→ **Stated exercise**
Start at the line containing "over the origin.", stop at the line containing "head towards +X", and set down every line in that stretch exactly as written, and nothing else.

→ **Stored data**
— start —
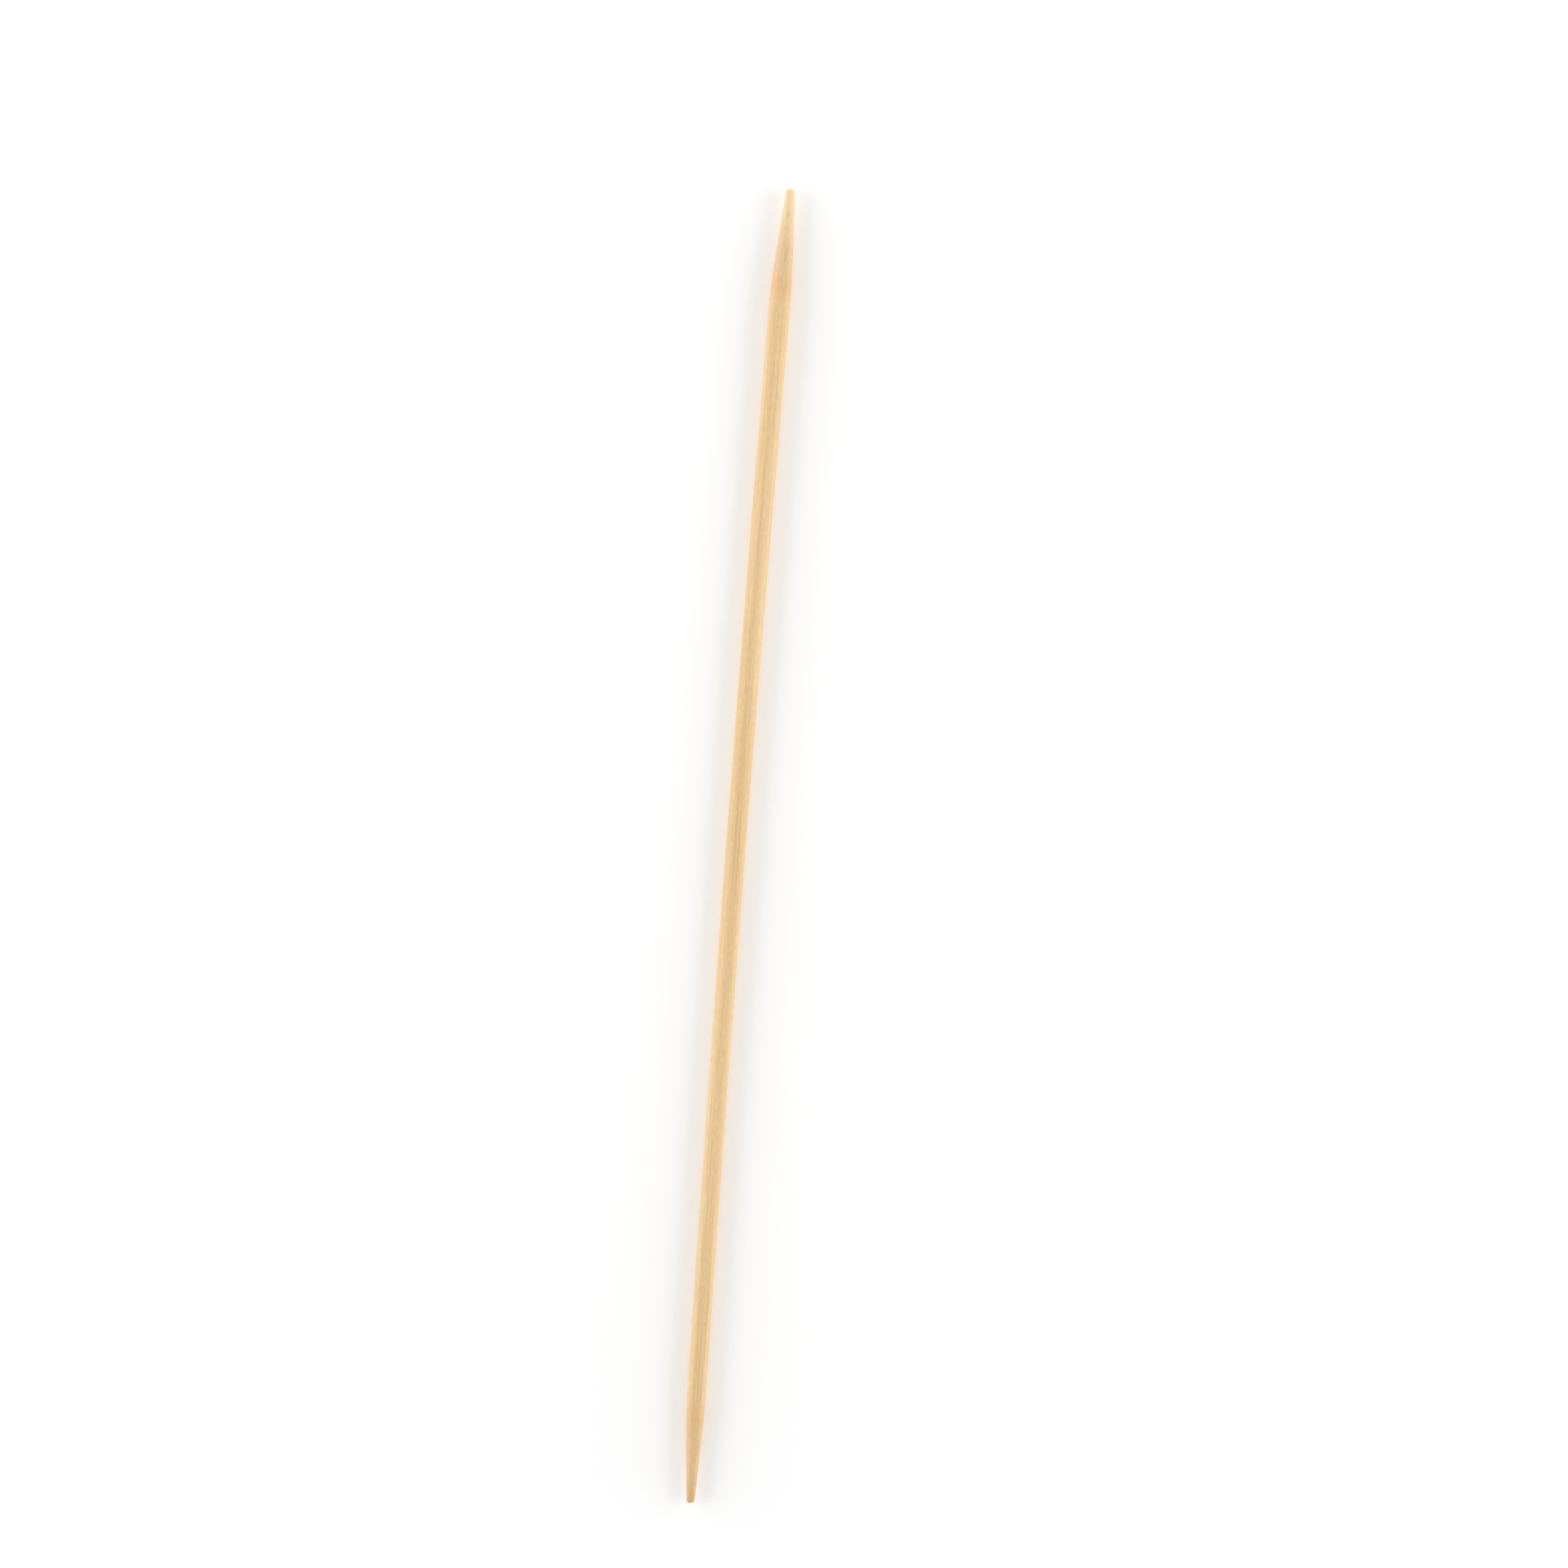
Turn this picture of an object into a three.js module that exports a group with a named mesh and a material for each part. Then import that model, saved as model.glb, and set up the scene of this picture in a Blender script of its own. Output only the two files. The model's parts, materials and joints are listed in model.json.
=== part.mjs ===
// A bamboo stick for skewering and holding food: one round rod, shaved to a long blunt point at each end.
//
// Millimetres, +Z up. The stick lies on a table along X, as it comes to rest: its slight bow is level with
// the table, the head's point is towards +X and the foot's point towards -X. The origin is on the table,
// under the middle of the stick.

import * as THREE from "three";

// The whole stick
const stickLength = 300; // from one blunt end to the other
const bow = 0.8; // how far the shaft's middle stands out to +Y from the line between its ends

// The shaft is a little thicker at the head than at the foot
const headShaftDiameter = 4.5;
const footShaftDiameter = 4.1;
const headSwell = 0.15; // what the head's shoulder adds to the shaft's diameter
const headSwellLength = 17;

// The two points
const headPointLength = 26;
const headTipDiameter = 1.95;
const headCutTilt = 7; // degrees that the saw cut is off square
const footPointLength = 25;
const footTipDiameter = 1.75;
const footCutTilt = 6;
const pointFullness = 1.35; // 1 is a straight cone, and more bulges towards the shoulder
const pointOffset = 0.2; // how far each tip lies to -Y of the shaft's middle line
const tipRounding = 0.25; // radius of the worn edge round each blunt end

// How finely the solid is divided
const sides = 36;
const pointRings = 13;
const shaftRings = 16;
const swellRings = 5;
const roundingRings = 3;

const footShoulder = footPointLength;
const headShoulder = stickLength - headPointLength;

// The shaft's radius at a distance along from the foot's end, with the swell below the head's shoulder.
function shaftRadius(along) {
  const share = (along - footShoulder) / (headShoulder - footShoulder);
  const plain = THREE.MathUtils.lerp(footShaftDiameter, headShaftDiameter, share) / 2;
  const fromShoulder = Math.min(1, (headShoulder - along) / headSwellLength);
  return plain + (headSwell / 4) * (1 + Math.cos(Math.PI * fromShoulder));
}

// A point's radius where depth is 0 at its tip and 1 at its shoulder.
function pointRadius(depth, tipDiameter, shoulderRadius) {
  const tipRadius = tipDiameter / 2;
  return tipRadius + (shoulderRadius - tipRadius) * (1 - (1 - depth) ** pointFullness);
}

const footRadius = (along) =>
  pointRadius(along / footPointLength, footTipDiameter, shaftRadius(footShoulder));
const headRadius = (along) =>
  pointRadius((stickLength - along) / headPointLength, headTipDiameter, shaftRadius(headShoulder));

// Even steps from one distance to another, with both ends.
const steps = (from, to, count) =>
  Array.from({ length: count + 1 }, (_, i) => THREE.MathUtils.lerp(from, to, i / count));

// The worn edge of an end: a quarter circle from the flat end to the side of the point, which is
// sideRadius across there. Distances are from the end.
function endEdge(sideRadius) {
  return steps(0, Math.PI / 2, roundingRings).map((turn) => ({
    radius: sideRadius - tipRounding * (1 - Math.sin(turn)),
    fromEnd: tipRounding * (1 - Math.cos(turn)),
  }));
}

// The outline that is turned about the stick's middle line, from the foot's end to the head's.
function outline() {
  const ring = (along, radius) => new THREE.Vector2(radius, along);
  const headStart = stickLength - tipRounding;
  const swellStart = headShoulder - headSwellLength;
  const footEdge = endEdge(footRadius(tipRounding));
  const headEdge = endEdge(headRadius(headStart)).reverse();
  return [
    ring(0, 0),
    ...footEdge.map((edge) => ring(edge.fromEnd, edge.radius)),
    ...steps(tipRounding, footShoulder, pointRings)
      .slice(1)
      .map((along) => ring(along, footRadius(along))),
    ...steps(footShoulder, swellStart, shaftRings)
      .slice(1)
      .map((along) => ring(along, shaftRadius(along))),
    ...steps(swellStart, headShoulder, swellRings)
      .slice(1)
      .map((along) => ring(along, shaftRadius(along))),
    ...steps(headShoulder, headStart, pointRings)
      .slice(1, -1)
      .map((along) => ring(along, headRadius(along))),
    ...headEdge.map((edge) => ring(stickLength - edge.fromEnd, edge.radius)),
    ring(stickLength, 0),
  ];
}

// How deep a place is in a point: 1 at the tip, 0 at the shoulder and all along the shaft.
const footDepth = (along) => Math.max(0, 1 - along / footPointLength);
const headDepth = (along) => Math.max(0, 1 - (stickLength - along) / headPointLength);

// The middle line's height over the table. It rises with the shaft's radius, so the shaft's underside lies
// flat along the table, and each point keeps its shoulder's height.
const middleHeight = (along) => shaftRadius(THREE.MathUtils.clamp(along, footShoulder, headShoulder));

// Turns the straight, evenly cut stick into the real one: bowed, with its points off centre and its ends
// cut off square, each longer on the +Y side.
function weather(geometry) {
  const place = geometry.getAttribute("position");
  const headSlope = Math.tan(THREE.MathUtils.degToRad(headCutTilt));
  const footSlope = Math.tan(THREE.MathUtils.degToRad(footCutTilt));
  for (let i = 0; i < place.count; i += 1) {
    const along = place.getX(i);
    const side = place.getY(i);
    const fromMiddle = (2 * along) / stickLength - 1;
    const inFoot = footDepth(along) ** 2;
    const inHead = headDepth(along) ** 2;
    place.setX(i, along + side * (headSlope * inHead - footSlope * inFoot));
    place.setY(i, side + bow * (1 - fromMiddle ** 2) - pointOffset * (inFoot + inHead));
    place.setZ(i, place.getZ(i) + middleHeight(along));
  }
  return geometry;
}

function stickGeometry() {
  const turned = new THREE.LatheGeometry(outline(), sides);
  turned.rotateZ(-Math.PI / 2); // the lathe turns about Y, and the stick lies along X
  return weather(turned);
}

const bamboo = new THREE.MeshStandardMaterial({ color: 0xe8c796, roughness: 0.6, metalness: 0 });

const stick = new THREE.Mesh(stickGeometry(), bamboo);
stick.name = "bamboo_stick";

// The middle of the bounding box is over the origin.
const middle = new THREE.Box3().setFromObject(stick, true).getCenter(new THREE.Vector3());
stick.position.set(-middle.x, -middle.y, 0);

const part = new THREE.Group();
part.add(stick);

export default part;
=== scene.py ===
import json
import math
import bmesh
import bpy
from mathutils import Matrix, Vector, noise


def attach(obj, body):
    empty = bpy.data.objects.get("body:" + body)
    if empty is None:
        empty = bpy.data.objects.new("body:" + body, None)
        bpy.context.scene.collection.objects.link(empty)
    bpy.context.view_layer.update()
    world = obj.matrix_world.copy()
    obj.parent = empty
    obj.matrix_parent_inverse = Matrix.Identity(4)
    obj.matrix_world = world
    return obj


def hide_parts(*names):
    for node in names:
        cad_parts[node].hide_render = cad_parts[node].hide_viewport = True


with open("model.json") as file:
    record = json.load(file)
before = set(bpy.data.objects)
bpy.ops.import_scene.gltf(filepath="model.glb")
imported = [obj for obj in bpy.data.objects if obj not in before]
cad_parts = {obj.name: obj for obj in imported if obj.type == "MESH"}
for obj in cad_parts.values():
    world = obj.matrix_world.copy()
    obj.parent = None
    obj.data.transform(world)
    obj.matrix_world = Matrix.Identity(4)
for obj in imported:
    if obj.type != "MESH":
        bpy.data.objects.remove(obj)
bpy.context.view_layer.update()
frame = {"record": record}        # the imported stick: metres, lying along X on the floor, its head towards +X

mounts = {mount["name"]: mount for mount in frame["record"]["mounts"]}
headEnd = Vector(mounts["head_end"]["pos_m"])     # middles of the two sawn ends
footEnd = Vector(mounts["foot_end"]["pos_m"])
headCut = Vector(mounts["head_end"]["axis"])      # the way each sawn end faces
footCut = Vector(mounts["foot_end"]["axis"])
shaftMiddle = Vector(mounts["shaft"]["pos_m"])

millimetre = 0.001
lengthMm = (headEnd.x - footEnd.x) / millimetre


# The camera looks down on the stick where it lies, from as far towards its head as the photograph's camera
# was above the standing stick. Pixels are the photograph's, from its top left corner.
view = {
    "photoSize": 1932,
    "headPixel": (975, 233),
    "footPixel": (850, 1852),
    "towardsHead": 18.6,      # degrees: 15 for the camera's height, and the rest for the stick's lean
    "distance": 3.54,         # metres
    "sensor": 36,             # millimetres
    "clip": (0.01, 50),       # metres
}


def makeCamera():
    middle = (headEnd + footEnd) / 2
    lean = math.radians(view["towardsHead"])
    away = Vector((math.sin(lean), 0, math.cos(lean)))
    imageUp = Vector((math.cos(lean), 0, -math.sin(lean)))
    imageRight = imageUp.cross(away)

    # How far each end is from the camera, and how far up the picture it would be through a lens of 1
    halfLength = (headEnd.x - footEnd.x) / 2
    headHeight = halfLength * math.cos(lean) / (view["distance"] - halfLength * math.sin(lean))
    footHeight = halfLength * math.cos(lean) / (view["distance"] + halfLength * math.sin(lean))

    head = Vector(view["headPixel"])
    foot = Vector(view["footPixel"])
    span = (head - foot).length
    pixelsPerSlope = span / (headHeight + footHeight)
    roll = math.atan2(head.x - foot.x, foot.y - head.y)

    # The stick's middle is off the picture's middle, so the camera aims beside it
    stickPixel = foot.lerp(head, footHeight / (headHeight + footHeight))
    centre = Vector((view["photoSize"] / 2, view["photoSize"] / 2))
    metresPerPixel = view["distance"] / pixelsPerSlope
    right = (centre.x - stickPixel.x) * metresPerPixel
    up = (stickPixel.y - centre.y) * metresPerPixel

    # A roll to the left turns the stick to the right in the picture
    turn = Matrix.Rotation(roll, 3, away)
    cameraUp = turn @ imageUp
    cameraRight = turn @ imageRight
    shift = cameraRight * right + cameraUp * up

    data = bpy.data.cameras.new("camera")
    data.sensor_width = view["sensor"]
    data.lens = pixelsPerSlope * view["sensor"] / view["photoSize"]
    data.clip_start, data.clip_end = view["clip"]
    camera = bpy.data.objects.new("camera", data)
    bpy.context.collection.objects.link(camera)
    axes = Matrix((cameraRight, cameraUp, away)).transposed().to_4x4()
    camera.matrix_world = Matrix.Translation(middle + away * view["distance"] + shift) @ axes
    bpy.context.scene.camera = camera


makeCamera()
print("camera placed")


# Short forms for building node trees


def addNode(tree, kind, **settings):
    made = tree.nodes.new(kind)
    for name, value in settings.items():
        setattr(made, name, value)
    return made


def colour(code):
    # An sRGB code as the linear colour that a socket takes
    parts = [int(code[i:i + 2], 16) / 255 for i in (0, 2, 4)]
    return [part / 12.92 if part < 0.04045 else ((part + 0.055) / 1.055) ** 2.4 for part in parts] + [1]


def vectorOf(tree, operation, first, second):
    # first is a socket, and second a plain vector or a socket
    made = addNode(tree, "ShaderNodeVectorMath", operation=operation)
    tree.links.new(first, made.inputs[0])
    if isinstance(second, tuple):
        made.inputs[1].default_value = second
    else:
        tree.links.new(second, made.inputs[1])
    return made.outputs[0]


def stretch(tree, grain, along, across):
    # The grain's space divided by how long and how wide the pattern's features are
    return vectorOf(tree, "DIVIDE", grain, (along, across, across))


def noiseOf(tree, grain, along, across, detail=2, roughness=0.5):
    pattern = addNode(tree, "ShaderNodeTexNoise")
    pattern.inputs["Scale"].default_value = 1
    pattern.inputs["Detail"].default_value = detail
    pattern.inputs["Roughness"].default_value = roughness
    tree.links.new(stretch(tree, grain, along, across), pattern.inputs["Vector"])
    return pattern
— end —
→ **Written response**
// The middle of the bounding box is over the origin.
const middle = new THREE.Box3().setFromObject(stick, true).getCenter(new THREE.Vector3());
stick.position.set(-middle.x, -middle.y, 0);

const part = new THREE.Group();
part.add(stick);

export default part;
=== scene.py ===
import json
import math
import bmesh
import bpy
from mathutils import Matrix, Vector, noise


def attach(obj, body):
    empty = bpy.data.objects.get("body:" + body)
    if empty is None:
        empty = bpy.data.objects.new("body:" + body, None)
        bpy.context.scene.collection.objects.link(empty)
    bpy.context.view_layer.update()
    world = obj.matrix_world.copy()
    obj.parent = empty
    obj.matrix_parent_inverse = Matrix.Identity(4)
    obj.matrix_world = world
    return obj


def hide_parts(*names):
    for node in names:
        cad_parts[node].hide_render = cad_parts[node].hide_viewport = True


with open("model.json") as file:
    record = json.load(file)
before = set(bpy.data.objects)
bpy.ops.import_scene.gltf(filepath="model.glb")
imported = [obj for obj in bpy.data.objects if obj not in before]
cad_parts = {obj.name: obj for obj in imported if obj.type == "MESH"}
for obj in cad_parts.values():
    world = obj.matrix_world.copy()
    obj.parent = None
    obj.data.transform(world)
    obj.matrix_world = Matrix.Identity(4)
for obj in imported:
    if obj.type != "MESH":
        bpy.data.objects.remove(obj)
bpy.context.view_layer.update()
frame = {"record": record}        # the imported stick: metres, lying along X on the floor, its head towards +X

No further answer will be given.